C'était sur disquette.
On leur envoyait des disquettes,
ils copiaient les disquettes et il y a des professeurs qui ont même passé des soirées entières à
surveiller les étudiants dans les laboratoires parce qu'ils n'avaient pas le droit de les laisser livrés à eux-mêmes.
Alors je ne me suis pas rendu compte que j'obligeais ainsi de malheureux collègues à des prestations
supplémentaires absolument injustes et écrasantes.
Mais le ministère a poussé l'expérience à fond.
Un stoïcisme exemplaire.
- C.A.
- Ah! mais alors, c'est une belle coopération.
- B.D.
- Oui. Il y a eu souvent de très belles coopérations, mais toujours très ponctuelles.

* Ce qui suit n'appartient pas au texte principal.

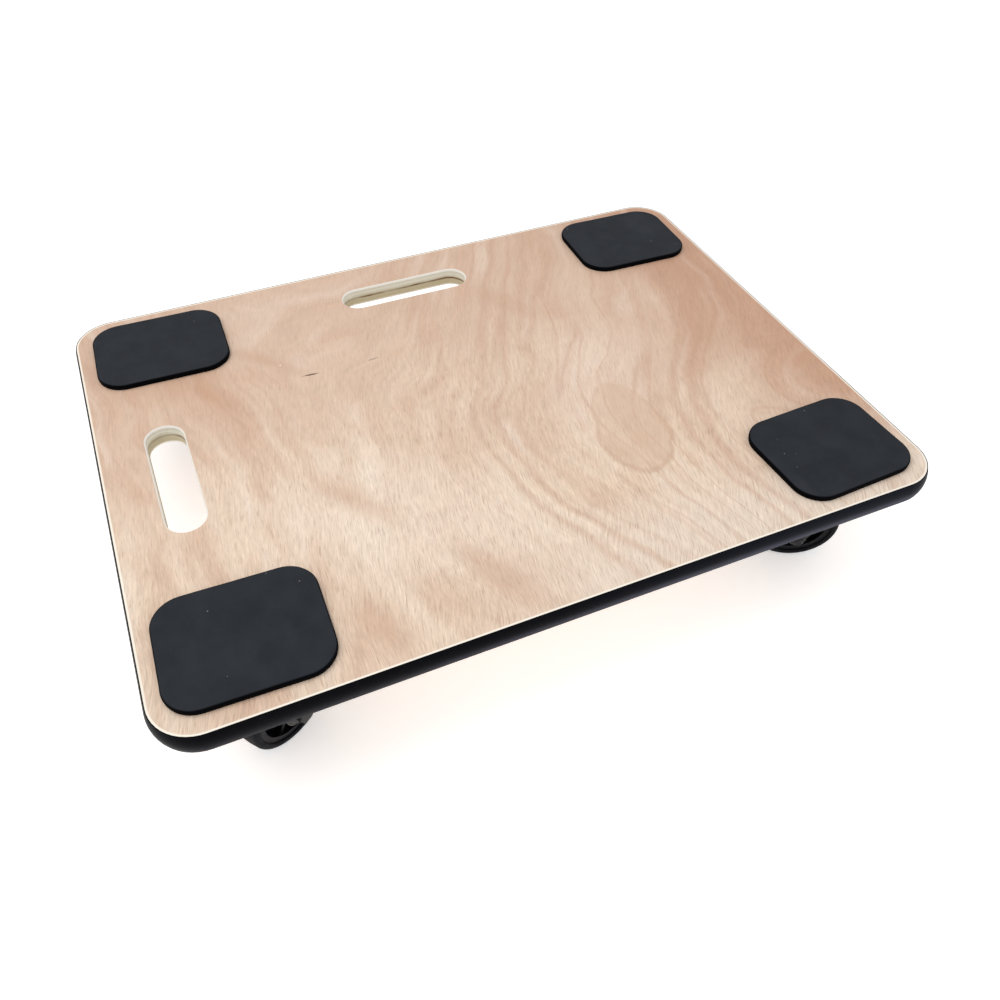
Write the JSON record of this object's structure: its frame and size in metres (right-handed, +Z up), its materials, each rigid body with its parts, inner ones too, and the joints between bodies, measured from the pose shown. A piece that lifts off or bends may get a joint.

Et c'est, je crois, la différence qu'il va y avoir quand l'autoroute de l'informatique sera plus achevée et que nos
programmes pourront circuler dessus.
Ils doivent encore y être adaptés.
Ca fera une grosse différence parce que toutes ces interactions ponctuelles vont finir par faire une masse énorme.
- C.A.
- Et ce sera facilement analysable selon le point de vue géographique,
comme le mentionnait Sylvain, à cause du système des noms de domaine.
Oui, ça va se développer. Il y a de très bonnes chances.
Le développement
- C.A.
- Alors, ça vous a amené, ce cours, à produire aussi d'autres choses.
Je me souviens d'avoir été estomaqué, c'est le mot qui convient,
il y a longtemps déjà, quand vous m'aviez donné un exemplaire de votre cours de grammaire par questions-réponses.
Est-ce qu'il fait partie du C.A.F.É.?
- B.D.
- Oui. Ce sont des questions plus abstraites mais qu'on a traitées de la même façon.
- C.A.
- C'est ça. Avec toutes ces questions, vous avez obtenu des réponses.
- B.D.
- Elles ont des niveaux de difficulté.
- C.A.
- Mais toutes les fautes imaginables sont traitées là-dedans.
- B.D.
- On peut les présenter en ordre croissant de difficulté.
C'est devenu un didacticiel.
Au premier semestre de cette année, mon groupe d'étudiants a travaillé de cette manière-là.
Ils ont fait les questions faciles, dans chaque domaine, et puis ceux qui étaient plus forts pouvaient aller plus loin.
Chacun est allé aux limites de ses propres capacités.
- S.R.
- Ah, il faut l'avoir essayé, ce didacticiel!